-- Material --
#####
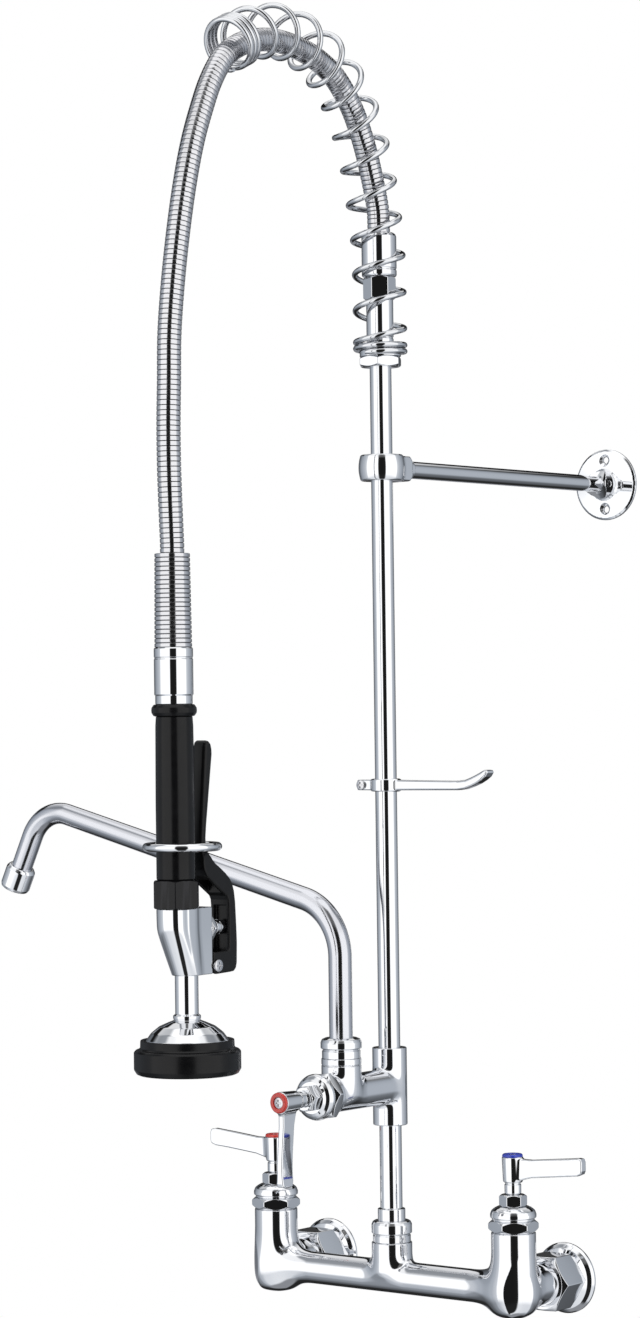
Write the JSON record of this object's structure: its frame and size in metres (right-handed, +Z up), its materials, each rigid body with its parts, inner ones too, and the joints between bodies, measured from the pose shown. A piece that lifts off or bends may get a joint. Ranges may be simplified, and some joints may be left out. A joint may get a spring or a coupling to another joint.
{
  "type": "pre-rinse faucet",
  "caption": "Wall-mounted pre-rinse faucet with mixing body, add-on swing spout, riser, overhead spring with hose and squeeze spray valve.",
  "frame": {"origin": "midway between the two inlet axes, on the wall plane where the wall flanges rest", "axes": "+X right as the user faces the faucet, +Y into the wall along the inlets, +Z up along the riser"},
  "size_m": [0.465, 0.5292, 0.8818],
  "materials": {
    "chrome": "polished chrome plate on brass",
    "cast_chrome": "chrome plate on a cast body, soft edges",
    "spring_chrome": "plated round spring wire",
    "hose_steel": "ribbed stainless steel hose",
    "steel": "machined stainless steel",
    "brass": "machined brass",
    "grip_plastic": "satin black moulded plastic",
    "lever_plastic": "fine-grained black moulded plastic",
    "rubber": "black moulded rubber",
    "index_red": "gloss red",
    "index_blue": "gloss blue"
  },
  "bodies": {
    "base": {"faucet_body": "cast_chrome", "left_union_nut": "chrome", "right_union_nut": "chrome", "wall_flanges": "chrome", "inlet_adapters": "brass", "union_washers": "rubber", "hot_bonnet": "chrome", "cold_bonnet": "chrome", "addon_bonnet": "chrome", "packing_nuts": "chrome", "cartridges": "brass", "column_nut": "chrome", "lower_riser": "chrome", "addon_body": "cast_chrome", "spout_nut": "chrome", "riser_tube": "chrome", "bracket_clamp": "chrome", "bracket_arm": "chrome", "bracket_flange": "chrome", "bracket_set_screws": "steel"},
    "hot_lever": {"hot_stem": "chrome", "hot_handle": "chrome", "hot_index": "index_red", "hot_screw": "steel"},
    "cold_lever": {"cold_stem": "chrome", "cold_handle": "chrome", "cold_index": "index_blue", "cold_screw": "steel"},
    "addon_lever": {"addon_stem": "chrome", "addon_handle": "chrome", "addon_index": "index_red", "addon_screw": "steel"},
    "spout": {"spout_tube": "chrome", "spout_tip": "chrome"},
    "hook": {"spray_hook": "chrome", "hook_screw": "steel"},
    "turret": {"spring_nut": "chrome", "swivel_sleeve": "chrome", "hose_adapter": "chrome", "hose_ferrule": "chrome"},
    "overhead": {"overhead_spring": "spring_chrome", "hose_arch": "hose_steel"},
    "hanging_hose": {"hose_drop": "hose_steel", "hose_tail": "hose_steel"},
    "handset": {"hose_sleeve": "hose_steel", "grip_ferrule": "chrome", "grip_ring": "grip_plastic", "grip": "grip_plastic", "grip_nut": "grip_plastic", "valve_body": "chrome", "valve_bonnet": "chrome", "pivot_screw": "steel", "spray_head": "chrome", "spray_bumper": "rubber", "spray_plate": "steel", "valve_spring": "steel"},
    "squeeze_lever": {"squeeze_lever": "lever_plastic"},
    "plunger": {"valve_plunger": "chrome"},
    "hold_ring": {"hold_ring": "chrome"}
  },
  "joints": [
    {"name": "hot_handle_turn", "type": "hinge", "parent": "base", "child": "hot_lever", "pos_m": [-0.1016, -0.062, 0.08], "axis": [0, 0, 1], "range_deg": [0, 90]},
    {"name": "cold_handle_turn", "type": "hinge", "parent": "base", "child": "cold_lever", "pos_m": [0.1016, -0.062, 0.08], "axis": [0, 0, 1], "range_deg": [-90, 0]},
    {"name": "addon_handle_turn", "type": "hinge", "parent": "base", "child": "addon_lever", "pos_m": [0, -0.17, 0.1305], "axis": [0, -1, 0], "range_deg": [0, 90]},
    {"name": "spout_swing", "type": "hinge", "parent": "base", "child": "spout", "pos_m": [0, -0.116, 0.16], "axis": [0, 0, 1], "range_deg": [-17, 75]},
    {"name": "hook_turn", "type": "hinge", "parent": "base", "child": "hook", "pos_m": [0, -0.062, 0.3366], "axis": [0, 0, 1], "range_deg": [-60, 60]},
    {"name": "overhead_turn", "type": "hinge", "parent": "base", "child": "turret", "pos_m": [0, -0.062, 0.65], "axis": [0, 0, 1], "range_deg": [-20, 60]},
    {"name": "overhead_flex", "type": "hinge", "parent": "turret", "child": "overhead", "pos_m": [0, -0.067, 0.75], "axis": [1, 0, 0], "range_deg": [0, 30], "stiffness_Nm_per_rad": 8, "springref_deg": -40.11, "deforming": ["overhead_spring", "hose_arch"]},
    {"name": "hose_hang", "type": "hinge", "parent": "overhead", "child": "hanging_hose", "pos_m": [0, -0.232, 0.807], "axis": [1, 0, 0], "range_deg": [-30, 0], "deforming": ["hose_drop"]},
    {"name": "handset_swing", "type": "hinge", "parent": "hanging_hose", "child": "handset", "pos_m": [0, -0.282, 0.545], "axis": [1, 0, 0], "range_deg": [-30, 12], "deforming": ["hose_tail"]},
    {"name": "lever_squeeze", "type": "hinge", "parent": "handset", "child": "squeeze_lever", "pos_m": [0, -0.255, 0.226], "axis": [1, 0, 0], "range_deg": [0, 4], "stiffness_Nm_per_rad": 2.5, "springref_deg": -6.88},
    {"name": "plunger_press", "type": "slide", "parent": "handset", "child": "plunger", "axis": [0, -1, 0], "range_m": [0, 0.0018], "deforming": ["valve_spring"]},
    {"name": "hold_ring_slide", "type": "slide", "parent": "handset", "child": "hold_ring", "axis": [0, 0, 1], "range_m": [0, 0.009]}
  ],
  "couplings": [
    {"joint": "hose_hang", "follows": "overhead_flex", "ratio": -1},
    {"joint": "plunger_press", "follows": "lever_squeeze", "m_per_rad": 0.024}
  ]
}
#####
Reproduce all of the data exactly as given.

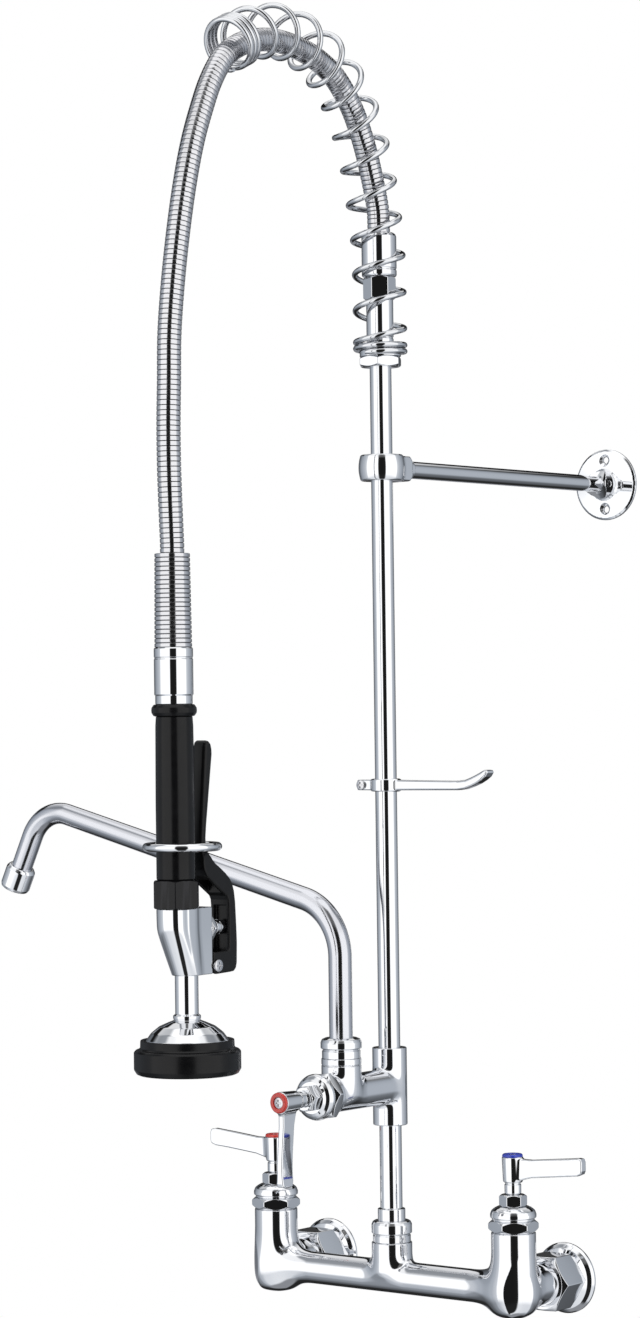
Write the JSON record of this object's structure: its frame and size in metres (right-handed, +Z up), its materials, each rigid body with its parts, inner ones too, and the joints between bodies, measured from the pose shown. A piece that lifts off or bends may get a joint. Ranges may be simplified, and some joints may be left out. A joint may get a spring or a coupling to another joint.
{
  "type": "pre-rinse faucet",
  "caption": "Wall-mounted pre-rinse faucet with mixing body, add-on swing spout, riser, overhead spring with hose and squeeze spray valve.",
  "frame": {"origin": "midway between the two inlet axes, on the wall plane where the wall flanges rest", "axes": "+X right as the user faces the faucet, +Y into the wall along the inlets, +Z up along the riser"},
  "size_m": [0.465, 0.5292, 0.8818],
  "materials": {
    "chrome": "polished chrome plate on brass",
    "cast_chrome": "chrome plate on a cast body, soft edges",
    "spring_chrome": "plated round spring wire",
    "hose_steel": "ribbed stainless steel hose",
    "steel": "machined stainless steel",
    "brass": "machined brass",
    "grip_plastic": "satin black moulded plastic",
    "lever_plastic": "fine-grained black moulded plastic",
    "rubber": "black moulded rubber",
    "index_red": "gloss red",
    "index_blue": "gloss blue"
  },
  "bodies": {
    "base": {"faucet_body": "cast_chrome", "left_union_nut": "chrome", "right_union_nut": "chrome", "wall_flanges": "chrome", "inlet_adapters": "brass", "union_washers": "rubber", "hot_bonnet": "chrome", "cold_bonnet": "chrome", "addon_bonnet": "chrome", "packing_nuts": "chrome", "cartridges": "brass", "column_nut": "chrome", "lower_riser": "chrome", "addon_body": "cast_chrome", "spout_nut": "chrome", "riser_tube": "chrome", "bracket_clamp": "chrome", "bracket_arm": "chrome", "bracket_flange": "chrome", "bracket_set_screws": "steel"},
    "hot_lever": {"hot_stem": "chrome", "hot_handle": "chrome", "hot_index": "index_red", "hot_screw": "steel"},
    "cold_lever": {"cold_stem": "chrome", "cold_handle": "chrome", "cold_index": "index_blue", "cold_screw": "steel"},
    "addon_lever": {"addon_stem": "chrome", "addon_handle": "chrome", "addon_index": "index_red", "addon_screw": "steel"},
    "spout": {"spout_tube": "chrome", "spout_tip": "chrome"},
    "hook": {"spray_hook": "chrome", "hook_screw": "steel"},
    "turret": {"spring_nut": "chrome", "swivel_sleeve": "chrome", "hose_adapter": "chrome", "hose_ferrule": "chrome"},
    "overhead": {"overhead_spring": "spring_chrome", "hose_arch": "hose_steel"},
    "hanging_hose": {"hose_drop": "hose_steel", "hose_tail": "hose_steel"},
    "handset": {"hose_sleeve": "hose_steel", "grip_ferrule": "chrome", "grip_ring": "grip_plastic", "grip": "grip_plastic", "grip_nut": "grip_plastic", "valve_body": "chrome", "valve_bonnet": "chrome", "pivot_screw": "steel", "spray_head": "chrome", "spray_bumper": "rubber", "spray_plate": "steel", "valve_spring": "steel"},
    "squeeze_lever": {"squeeze_lever": "lever_plastic"},
    "plunger": {"valve_plunger": "chrome"},
    "hold_ring": {"hold_ring": "chrome"}
  },
  "joints": [
    {"name": "hot_handle_turn", "type": "hinge", "parent": "base", "child": "hot_lever", "pos_m": [-0.1016, -0.062, 0.08], "axis": [0, 0, 1], "range_deg": [0, 90]},
    {"name": "cold_handle_turn", "type": "hinge", "parent": "base", "child": "cold_lever", "pos_m": [0.1016, -0.062, 0.08], "axis": [0, 0, 1], "range_deg": [-90, 0]},
    {"name": "addon_handle_turn", "type": "hinge", "parent": "base", "child": "addon_lever", "pos_m": [0, -0.17, 0.1305], "axis": [0, -1, 0], "range_deg": [0, 90]},
    {"name": "spout_swing", "type": "hinge", "parent": "base", "child": "spout", "pos_m": [0, -0.116, 0.16], "axis": [0, 0, 1], "range_deg": [-17, 75]},
    {"name": "hook_turn", "type": "hinge", "parent": "base", "child": "hook", "pos_m": [0, -0.062, 0.3366], "axis": [0, 0, 1], "range_deg": [-60, 60]},
    {"name": "overhead_turn", "type": "hinge", "parent": "base", "child": "turret", "pos_m": [0, -0.062, 0.65], "axis": [0, 0, 1], "range_deg": [-20, 60]},
    {"name": "overhead_flex", "type": "hinge", "parent": "turret", "child": "overhead", "pos_m": [0, -0.067, 0.75], "axis": [1, 0, 0], "range_deg": [0, 30], "stiffness_Nm_per_rad": 8, "springref_deg": -40.11, "deforming": ["overhead_spring", "hose_arch"]},
    {"name": "hose_hang", "type": "hinge", "parent": "overhead", "child": "hanging_hose", "pos_m": [0, -0.232, 0.807], "axis": [1, 0, 0], "range_deg": [-30, 0], "deforming": ["hose_drop"]},
    {"name": "handset_swing", "type": "hinge", "parent": "hanging_hose", "child": "handset", "pos_m": [0, -0.282, 0.545], "axis": [1, 0, 0], "range_deg": [-30, 12], "deforming": ["hose_tail"]},
    {"name": "lever_squeeze", "type": "hinge", "parent": "handset", "child": "squeeze_lever", "pos_m": [0, -0.255, 0.226], "axis": [1, 0, 0], "range_deg": [0, 4], "stiffness_Nm_per_rad": 2.5, "springref_deg": -6.88},
    {"name": "plunger_press", "type": "slide", "parent": "handset", "child": "plunger", "axis": [0, -1, 0], "range_m": [0, 0.0018], "deforming": ["valve_spring"]},
    {"name": "hold_ring_slide", "type": "slide", "parent": "handset", "child": "hold_ring", "axis": [0, 0, 1], "range_m": [0, 0.009]}
  ],
  "couplings": [
    {"joint": "hose_hang", "follows": "overhead_flex", "ratio": -1},
    {"joint": "plunger_press", "follows": "lever_squeeze", "m_per_rad": 0.024}
  ]
}